Augenblick: Ein rotweiß-geränderter Übersichtspiegel, wie ihn Autofahrer von unübersichtlichen Straßenecken kennen, hängt erblindet und bekleckert in einer Raumecke, eine gemalte „Spiegel-Schildereij“ des Renee van Keeken aus Maastricht. Die Dinge sind nicht, was sie scheinen, und der schöne Schein der Kunst zeigt allen Bemühungen seit der Renaissance zum Trotz keine wirklichen Dinge. Jede Malerei, so realistisch sie sich auch gibt, ist Farbform auf Fläche.

Auch im Augenblick, die Ausstellung vorwiegend niederländischer Künstler in KX spielt in nicht gerade neuer Weise mit dem Blick der Betrachter. In arbeitsgerechter Höhe hängt eine Reihe betont schlechtgemalter Waschmaschinen an der Wand. Hinter deren Sichtfenster tummeln sich Fische, oder gemalte Fernseher bieten teils übliche, teils ungewohnte Bildschirmmotive von Frauengesichtern zu Holzmaserungen. Dergleichen Eulenspiegeleien sind im Konzept zu beliebig und als Malerei zu schwach. Origineller sind dann die mehrschichtig vernetzten Landkarten des Stan Klamer aus Amsterdam. Die Formen von Land und Wasser sind überlagert von Stadtgrundrissen, Verkehrswegen, Architektursymbolen und imaginären Beziehungen. Es sind nicht mehr nur Bilder von touristischen Plänen, sondern eine grell gemalte Kartographie moderner Erfahrung.

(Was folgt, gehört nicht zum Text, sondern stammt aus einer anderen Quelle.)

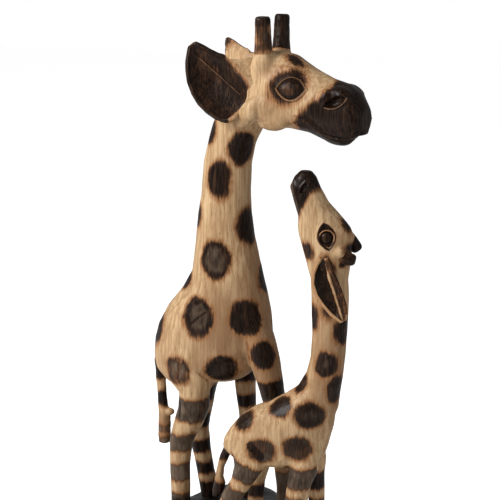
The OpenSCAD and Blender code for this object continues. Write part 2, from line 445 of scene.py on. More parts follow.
def burnt_wood():
    """Pale waxed wood, burnt where the piece's burn layer says so; that layer also holds painted shade
    in creases, round the calf's horns, on the far ear's back and up a leg under the calf.

    A second layer turns char grey-brown where it was scraped and darkens raw wood where it was
    handled, and also where shade is painted on the mother's forward side, chest and lower neck;
    "line" shows raw wood along a cut line.
    """
    made, tree, skin = finish("waxed_burnt_wood")

    def painted(name):
        return plain(tree, "ShaderNodeAttribute", attribute_name=name).outputs["Fac"]

    fine_grain = streaks(tree, 1000, 60, detail=4)
    grain = streaks(tree, 330, 14, detail=5, distortion=0.3)
    broad = streaks(tree, 42, 14, detail=3)
    flecks = streaks(tree, 1100, 160, detail=1)
    fringe = streaks(tree, 620, 62, detail=3)
    wander = streaks(tree, 110, 80, detail=2)

    # Raw wood: straw to honey, in vertical streaks with short dark pores
    colour = tinted(tree, (0.38, 0.232, 0.118), (0.565, 0.385, 0.215), between(tree, grain, 0.34, 0.66))
    colour = tinted(tree, colour, (0.30, 0.168, 0.078), between(tree, broad, 0.50, 0.76, 0.0, 0.6))
    colour = tinted(tree, colour, (0.20, 0.105, 0.048), between(tree, fine_grain, 0.54, 0.72, 0.0, 0.55))
    colour = tinted(tree, colour, (0.10, 0.048, 0.022), between(tree, flecks, 0.66, 0.74, 0.0, 0.5))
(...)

Doch die Ausstellung wäre zweifelsohne der größte Flop des noch jungen Jahres, wären da nicht noch drei Künstlerinnen. Desiree Palmen aus Maastricht hat ihre Gummiweste mit eingeschnittenem Rippenmuster und ihre Schiffermütze mit eingeprägten Gehirnwindungen an die Wand gehängt und ihrem ledernen Ohrensessel einen Platz auf einem größeren ledernen Ohrensessel angewiesen. Die Beziehungen von Innen und Außen, von der Sache, ihrer Idee und ihrem Klon sind ihr Thema, das sie in zahlreichen Objekten und in zahlreichen Ausstellungen variiert hat. So zeigen Klapptisch, Koffer und Kartenturm, daß rotes Herz (Dame!) und schwarz-aggressives Pik (Bube!) dabei zwei ebenso formähnliche wie bedeutungskonträre Seiten des gleichen Spiels sind.

Auf einem Gemälde von Johanna Roderburg aus Aachen entrollt sich ein goldgelbes Band und formt genau die Worte: „Wie gemalt“, Gegenstand, Sprache und Abbild in einem. Zu derlei Begriffsspielerei in der Tradition Magrittes gesellen sich Formverschiebungen nach Art M.C. Eschers, wenn im Farbfond schwebende Stühle in perspektivisch merkwürdiger Reihung antreten.

Malerisch am reizvollsten sind die großen, weißgrundigen Bildtafeln von Suzan Drummen aus Amsterdam. Über den zeichnerisch angelegten, seriellen Raummustern scheinen farbige Kugeln zu schweben, die die abgedeckten Bildräume durch ihre Farbe betonen und in Verzerrung spiegeln. Eine komplexe und artifizielle Arbeit, die eine Brücke schlägt von den allerersten Kugelspiegeldarstellungen der Renaissance zu den computersimulierten Raumphantasien unserer Tage. Hier dient die Malerei der rationalen Erschließung virtueller Bildräume, ohne mit populär-kritischem Anspruch daherzuplätschern wie bei Fischen in Waschmaschine und TV. Hajo Schiff

Do.-Sa. 16-20 Uhr; bis 30.1.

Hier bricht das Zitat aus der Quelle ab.